Re: [PATCH 6/7] xfs: don't update file system geometry through transaction deltas

Brian Foster <bfoster@xxxxxxxxxx> · Fri, 18 Oct 2024 08:27:23 -0400

On Tue, Oct 15, 2024 at 09:42:05AM -0700, Darrick J. Wong wrote:
> On Mon, Oct 14, 2024 at 02:50:37PM -0400, Brian Foster wrote:
> > On Fri, Oct 11, 2024 at 04:12:41PM -0700, Darrick J. Wong wrote:
> > > On Fri, Oct 11, 2024 at 02:41:17PM -0400, Brian Foster wrote:
> > > > On Fri, Oct 11, 2024 at 10:13:03AM -0700, Darrick J. Wong wrote:
> > > > > On Fri, Oct 11, 2024 at 10:02:16AM -0400, Brian Foster wrote:
> > > > > > On Fri, Oct 11, 2024 at 09:57:09AM +0200, Christoph Hellwig wrote:
> > > > > > > On Thu, Oct 10, 2024 at 10:05:53AM -0400, Brian Foster wrote:
> > > > > > > > Ok, so we don't want geometry changes transactions in the same CIL
> > > > > > > > checkpoint as alloc related transactions that might depend on the
> > > > > > > > geometry changes. That seems reasonable and on a first pass I have an
> > > > > > > > idea of what this is doing, but the description is kind of vague.

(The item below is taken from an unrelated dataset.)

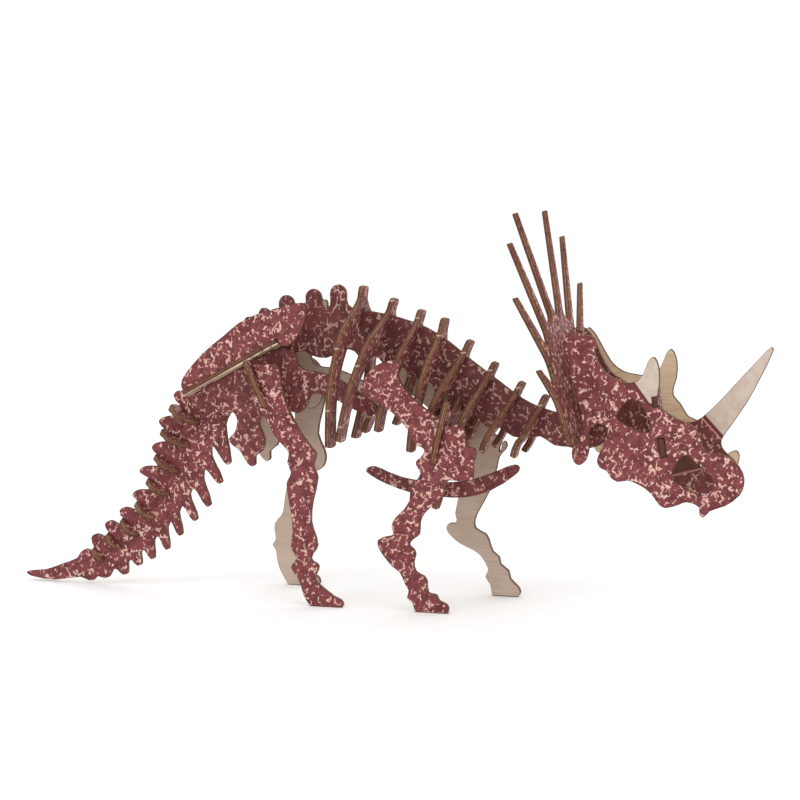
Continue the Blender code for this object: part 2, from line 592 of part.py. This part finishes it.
def frill_outline():
    """Fan-shaped frill: spikes standing out of a round plate, a scallop between each."""
    half = [(0.0, 69.0)]
    for base, tip, width in SPIKES:
        base = Vector(base)
        tip = Vector(tip)
        along = (tip - base).normalized()
        side = Vector((-along.y, along.x))
        half += [tuple(base + side * width * 1.5 + along * 1.0),
                 tuple(base + side * width + along * 8.0),
                 tuple(tip + side * 0.8 - along * 1.2), tuple(tip),
                 tuple(tip - side * 0.8 - along * 1.2),
                 tuple(base - side * width + along * 8.0),
                 tuple(base - side * width * 1.5 + along * 1.0)]
    half += [(43.0, 20.0), (42.0, 12.0), (38.0, 6.0), (33.0, 5.0), (30.5, 7.5, CORNER),
             (23.5, 7.5, CORNER), (20.5, 3.0), (14.0, 1.5), (8.0, 3.0), (0.0, 5.0)]
    return smooth(mirrored(half))


def make_frill():
    slot = bar((0.0, -6.0), (0.0, FRILL_SLOT_TOP))
    plate("frill_plate", frill_outline(), cross(FRILL_AT, FRILL_LEAN), [slot], MAROON,
          origin=(0.0, FRILL_SLOT_TOP))


SKULL_UNDER = [
    (180.8, 57.0), (178.6, 58.5), (178.3, 62.2), (172.0, 64.5), (168.0, 63.0), (161.5, 61.0),
    (158.0, 62.4), (154.0, 67.6), (150.0, 71.0), (146.0, 73.0), (141.5, 74.5),
    (136.0, 73.6), (132.0, 76.2), (130.5, 79.0), (126.8, 80.6), (125.2, 84.5),
    (127.2, 89.5), (129.5, 95.0), (130.8, 100.0), (127.8, 103.3), (123.0, 102.5),
    (120.7, 98.5), (121.0, 91.0), (119.5, 84.5), (115.5, 81.5), (112.3, 85.0),
    (112.5, 91.0), (115.6, 94.3), (117.6, 100.0), (116.4, 110.0), (112.8, 121.0),
    (110.4, 133.0), (107.8, 142.0),
]
SKULL_RIGHT = [
    (107.8, 147.0), (111.0, 149.6), (118.0, 149.4), (123.4, 147.5), (124.0, 144.0),
    (123.4, 140.0), (125.6, 134.5), (129.7, 129.6), (134.5, 126.6), (139.7, 125.0),
    (145.0, 125.6), (148.4, 128.8), (150.7, 134.7), (153.4, 138.6), (155.9, 136.5),
    (157.2, 131.1), (157.2, 124.0), (156.4, 118.5), (157.4, 112.8), (160.5, 110.8),
    (165.5, 107.3), (171.5, 105.5), (176.0, 102.5), (179.0, 96.5), (180.5, 91.0),
    (185.0, 89.8), (190.0, 89.6), (196.0, 86.4), (200.2, 80.8), (201.1, 75.0),
    (198.9, 69.0), (192.0, 63.5), (184.0, 60.4),
] + SKULL_UNDER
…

> > > > > > > > Obviously this fixes an issue on the recovery side (since I've tested
> > > > > > > > it), but it's not quite clear to me from the description and/or logic
> > > > > > > > changes how that issue manifests.
> > > > > > > > 
> > > > > > > > Could you elaborate please? For example, is this some kind of race
> > > > > > > > situation between an allocation request and a growfs transaction, where
> > > > > > > > the former perhaps sees a newly added AG between the time the growfs
> > > > > > > > transaction commits (applying the sb deltas) and it actually commits to
> > > > > > > > the log due to being a sync transaction, thus allowing an alloc on a new
> > > > > > > > AG into the same checkpoint that adds the AG?
> > > > > > > 
> > > > > > > This is based on the feedback by Dave on the previous version:
> > > > > > > 
> > > > > > > https://lore.kernel.org/linux-xfs/Zut51Ftv%2F46Oj386@xxxxxxxxxxxxxxxxxxx/
> > > > > > > 
> > > > > > 
> > > > > > Ah, Ok. That all seems reasonably sane to me on a first pass, but I'm
> > > > > > not sure I'd go straight to this change given the situation...
> > > > > > 
> > > > > > > Just doing the perag/in-core sb updates earlier fixes all the issues
> > > > > > > with my test case, so I'm not actually sure how to get more updates
> > > > > > > into the check checkpoint.  I'll try your exercisers if it could hit
> > > > > > > that.
> > > > > > > 
> > > > > > 
> > > > > > Ok, that explains things a bit. My observation is that the first 5
> > > > > > patches or so address the mount failure problem, but from there I'm not
> > > > > > reproducing much difference with or without the final patch.
> > > > > 
> > > > > Does this change to flush the log after committing the new sb fix the
> > > > > recovery problems on older kernels?  I /think/ that's the point of this
> > > > > patch.
> > > > > 
> > > > 
> > > > I don't follow.. growfs always forced the log via the sync transaction,
> > > > right? Or do you mean something else by "change to flush the log?"
> > > 
> > > I guess I was typing a bit too fast this morning -- "change to flush the
> > > log to disk before anyone else can get their hands on the superblock".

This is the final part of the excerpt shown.